** WHAT THE TASK REQUIRES **
Copy out the listing exactly.

((

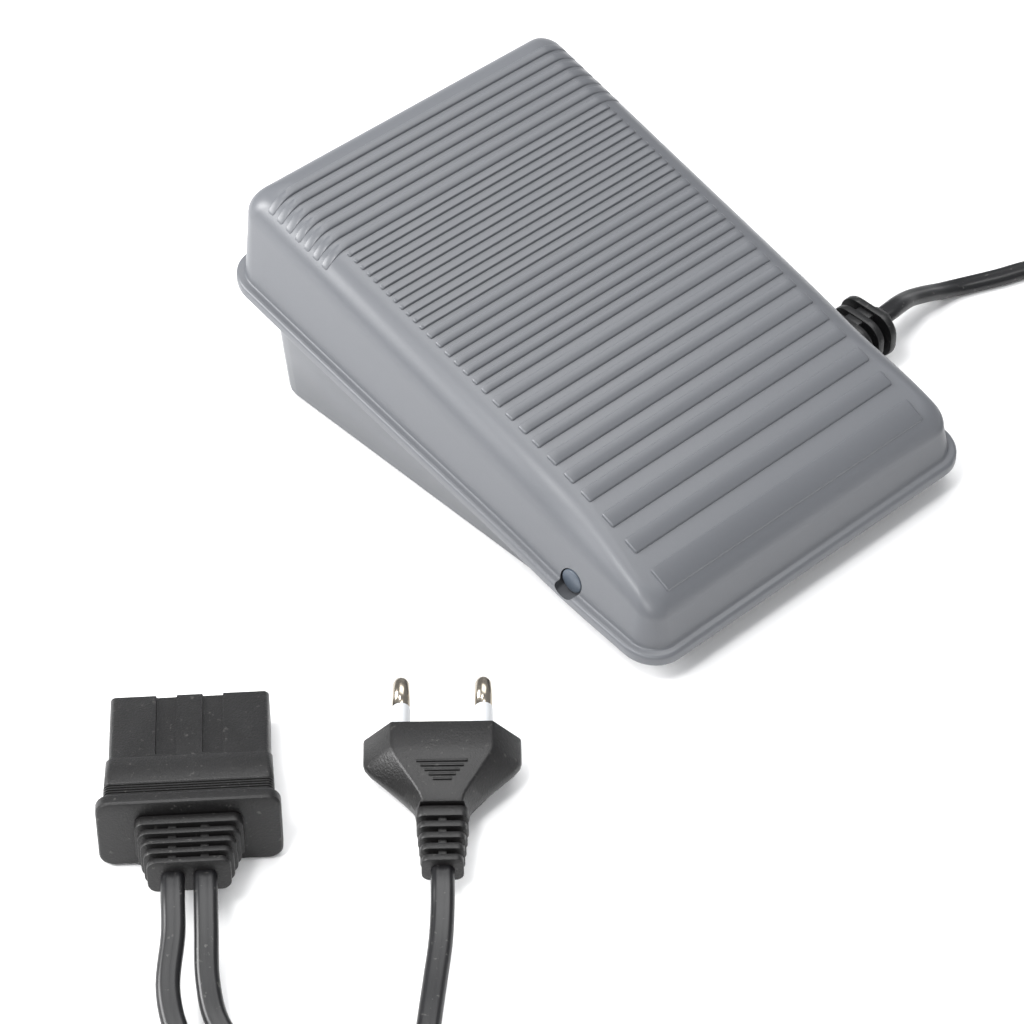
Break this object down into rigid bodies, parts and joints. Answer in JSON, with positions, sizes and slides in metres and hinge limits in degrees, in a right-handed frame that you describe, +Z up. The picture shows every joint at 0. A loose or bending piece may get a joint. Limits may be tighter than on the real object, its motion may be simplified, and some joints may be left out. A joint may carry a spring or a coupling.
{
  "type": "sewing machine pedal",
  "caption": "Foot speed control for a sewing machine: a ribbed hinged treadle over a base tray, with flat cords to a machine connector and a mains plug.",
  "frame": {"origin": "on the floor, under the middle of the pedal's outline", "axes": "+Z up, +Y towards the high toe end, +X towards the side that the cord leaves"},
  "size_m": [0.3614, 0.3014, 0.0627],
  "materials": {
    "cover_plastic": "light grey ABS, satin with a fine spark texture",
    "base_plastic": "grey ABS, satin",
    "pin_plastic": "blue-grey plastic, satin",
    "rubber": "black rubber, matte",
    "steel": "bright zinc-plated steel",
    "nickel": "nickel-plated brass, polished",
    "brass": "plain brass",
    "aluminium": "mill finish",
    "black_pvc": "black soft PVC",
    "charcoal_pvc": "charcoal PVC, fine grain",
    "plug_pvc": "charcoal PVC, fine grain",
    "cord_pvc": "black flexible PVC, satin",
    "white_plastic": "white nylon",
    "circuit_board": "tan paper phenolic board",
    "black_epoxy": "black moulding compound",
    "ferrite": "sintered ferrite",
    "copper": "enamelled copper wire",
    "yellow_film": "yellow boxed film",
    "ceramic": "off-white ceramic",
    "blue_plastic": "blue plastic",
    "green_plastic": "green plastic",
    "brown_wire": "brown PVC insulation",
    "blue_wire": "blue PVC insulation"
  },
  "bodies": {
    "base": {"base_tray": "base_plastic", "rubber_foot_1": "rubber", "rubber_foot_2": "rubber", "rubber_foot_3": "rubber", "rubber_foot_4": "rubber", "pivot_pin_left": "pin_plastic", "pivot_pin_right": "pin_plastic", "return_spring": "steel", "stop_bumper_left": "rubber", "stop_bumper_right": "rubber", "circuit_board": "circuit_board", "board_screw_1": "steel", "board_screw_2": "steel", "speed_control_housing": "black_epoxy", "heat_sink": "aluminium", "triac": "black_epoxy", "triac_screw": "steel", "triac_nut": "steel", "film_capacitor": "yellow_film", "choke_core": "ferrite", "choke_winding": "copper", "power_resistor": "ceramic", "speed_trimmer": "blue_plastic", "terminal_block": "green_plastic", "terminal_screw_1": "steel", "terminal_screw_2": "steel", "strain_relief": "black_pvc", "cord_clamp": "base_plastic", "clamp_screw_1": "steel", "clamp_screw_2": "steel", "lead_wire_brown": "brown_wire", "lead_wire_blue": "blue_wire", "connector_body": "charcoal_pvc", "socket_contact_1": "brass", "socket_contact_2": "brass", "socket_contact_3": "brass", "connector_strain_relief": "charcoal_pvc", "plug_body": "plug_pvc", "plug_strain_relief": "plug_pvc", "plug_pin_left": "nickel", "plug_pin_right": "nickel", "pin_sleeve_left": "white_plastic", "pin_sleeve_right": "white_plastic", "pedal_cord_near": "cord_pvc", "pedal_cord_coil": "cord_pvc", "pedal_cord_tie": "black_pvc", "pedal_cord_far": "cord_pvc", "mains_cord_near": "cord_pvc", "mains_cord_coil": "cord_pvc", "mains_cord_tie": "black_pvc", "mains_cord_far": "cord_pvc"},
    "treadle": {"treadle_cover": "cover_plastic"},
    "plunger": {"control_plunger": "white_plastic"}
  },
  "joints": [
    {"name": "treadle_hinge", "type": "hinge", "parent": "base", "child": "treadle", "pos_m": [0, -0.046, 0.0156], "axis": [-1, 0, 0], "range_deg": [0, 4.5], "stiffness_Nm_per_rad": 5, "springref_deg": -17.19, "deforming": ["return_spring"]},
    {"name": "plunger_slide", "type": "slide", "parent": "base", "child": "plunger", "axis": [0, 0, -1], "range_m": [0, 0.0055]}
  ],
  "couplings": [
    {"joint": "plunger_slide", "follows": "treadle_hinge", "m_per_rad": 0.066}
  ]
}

))

** TASK RESULT **
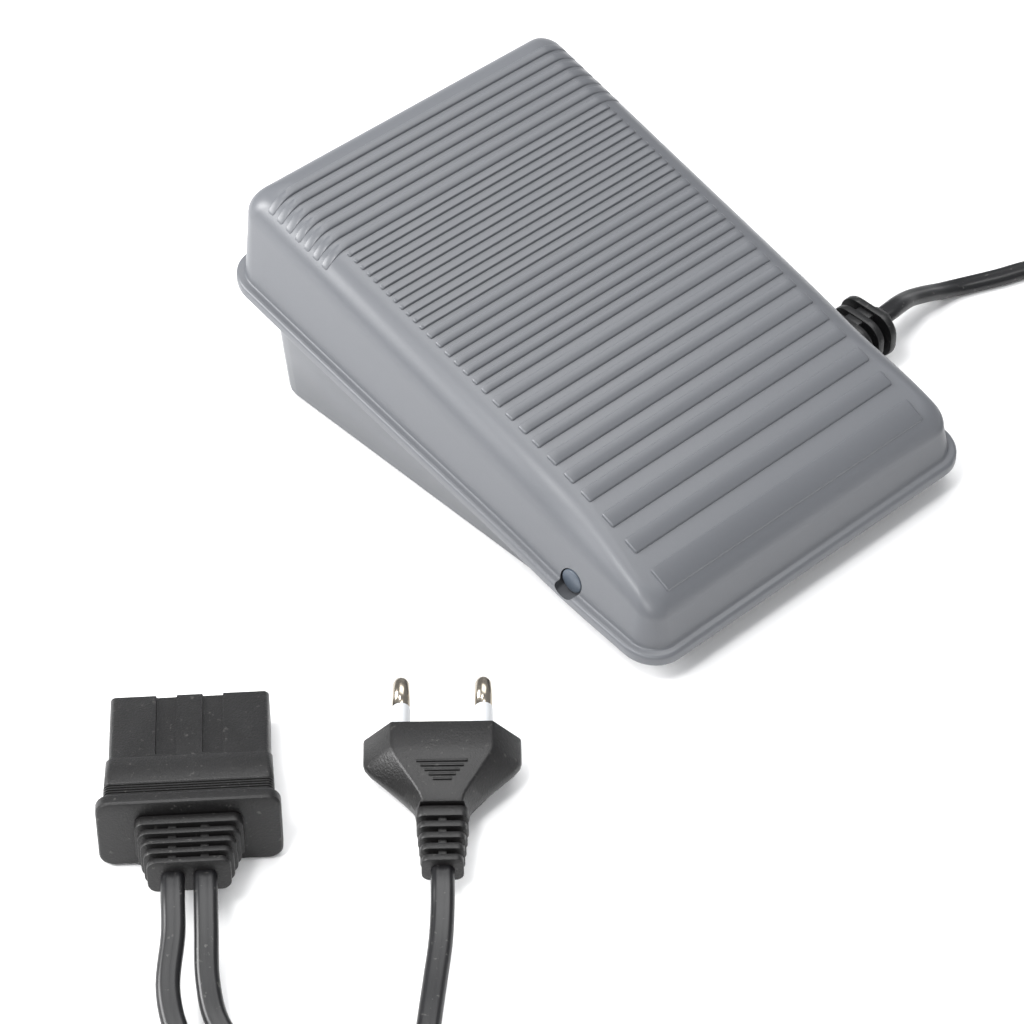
Break this object down into rigid bodies, parts and joints. Answer in JSON, with positions, sizes and slides in metres and hinge limits in degrees, in a right-handed frame that you describe, +Z up. The picture shows every joint at 0. A loose or bending piece may get a joint. Limits may be tighter than on the real object, its motion may be simplified, and some joints may be left out. A joint may carry a spring or a coupling.
{
  "type": "sewing machine pedal",
  "caption": "Foot speed control for a sewing machine: a ribbed hinged treadle over a base tray, with flat cords to a machine connector and a mains plug.",
  "frame": {"origin": "on the floor, under the middle of the pedal's outline", "axes": "+Z up, +Y towards the high toe end, +X towards the side that the cord leaves"},
  "size_m": [0.3614, 0.3014, 0.0627],
  "materials": {
    "cover_plastic": "light grey ABS, satin with a fine spark texture",
    "base_plastic": "grey ABS, satin",
    "pin_plastic": "blue-grey plastic, satin",
    "rubber": "black rubber, matte",
    "steel": "bright zinc-plated steel",
    "nickel": "nickel-plated brass, polished",
    "brass": "plain brass",
    "aluminium": "mill finish",
    "black_pvc": "black soft PVC",
    "charcoal_pvc": "charcoal PVC, fine grain",
    "plug_pvc": "charcoal PVC, fine grain",
    "cord_pvc": "black flexible PVC, satin",
    "white_plastic": "white nylon",
    "circuit_board": "tan paper phenolic board",
    "black_epoxy": "black moulding compound",
    "ferrite": "sintered ferrite",
    "copper": "enamelled copper wire",
    "yellow_film": "yellow boxed film",
    "ceramic": "off-white ceramic",
    "blue_plastic": "blue plastic",
    "green_plastic": "green plastic",
    "brown_wire": "brown PVC insulation",
    "blue_wire": "blue PVC insulation"
  },
  "bodies": {
    "base": {"base_tray": "base_plastic", "rubber_foot_1": "rubber", "rubber_foot_2": "rubber", "rubber_foot_3": "rubber", "rubber_foot_4": "rubber", "pivot_pin_left": "pin_plastic", "pivot_pin_right": "pin_plastic", "return_spring": "steel", "stop_bumper_left": "rubber", "stop_bumper_right": "rubber", "circuit_board": "circuit_board", "board_screw_1": "steel", "board_screw_2": "steel", "speed_control_housing": "black_epoxy", "heat_sink": "aluminium", "triac": "black_epoxy", "triac_screw": "steel", "triac_nut": "steel", "film_capacitor": "yellow_film", "choke_core": "ferrite", "choke_winding": "copper", "power_resistor": "ceramic", "speed_trimmer": "blue_plastic", "terminal_block": "green_plastic", "terminal_screw_1": "steel", "terminal_screw_2": "steel", "strain_relief": "black_pvc", "cord_clamp": "base_plastic", "clamp_screw_1": "steel", "clamp_screw_2": "steel", "lead_wire_brown": "brown_wire", "lead_wire_blue": "blue_wire", "connector_body": "charcoal_pvc", "socket_contact_1": "brass", "socket_contact_2": "brass", "socket_contact_3": "brass", "connector_strain_relief": "charcoal_pvc", "plug_body": "plug_pvc", "plug_strain_relief": "plug_pvc", "plug_pin_left": "nickel", "plug_pin_right": "nickel", "pin_sleeve_left": "white_plastic", "pin_sleeve_right": "white_plastic", "pedal_cord_near": "cord_pvc", "pedal_cord_coil": "cord_pvc", "pedal_cord_tie": "black_pvc", "pedal_cord_far": "cord_pvc", "mains_cord_near": "cord_pvc", "mains_cord_coil": "cord_pvc", "mains_cord_tie": "black_pvc", "mains_cord_far": "cord_pvc"},
    "treadle": {"treadle_cover": "cover_plastic"},
    "plunger": {"control_plunger": "white_plastic"}
  },
  "joints": [
    {"name": "treadle_hinge", "type": "hinge", "parent": "base", "child": "treadle", "pos_m": [0, -0.046, 0.0156], "axis": [-1, 0, 0], "range_deg": [0, 4.5], "stiffness_Nm_per_rad": 5, "springref_deg": -17.19, "deforming": ["return_spring"]},
    {"name": "plunger_slide", "type": "slide", "parent": "base", "child": "plunger", "axis": [0, 0, -1], "range_m": [0, 0.0055]}
  ],
  "couplings": [
    {"joint": "plunger_slide", "follows": "treadle_hinge", "m_per_rad": 0.066}
  ]
}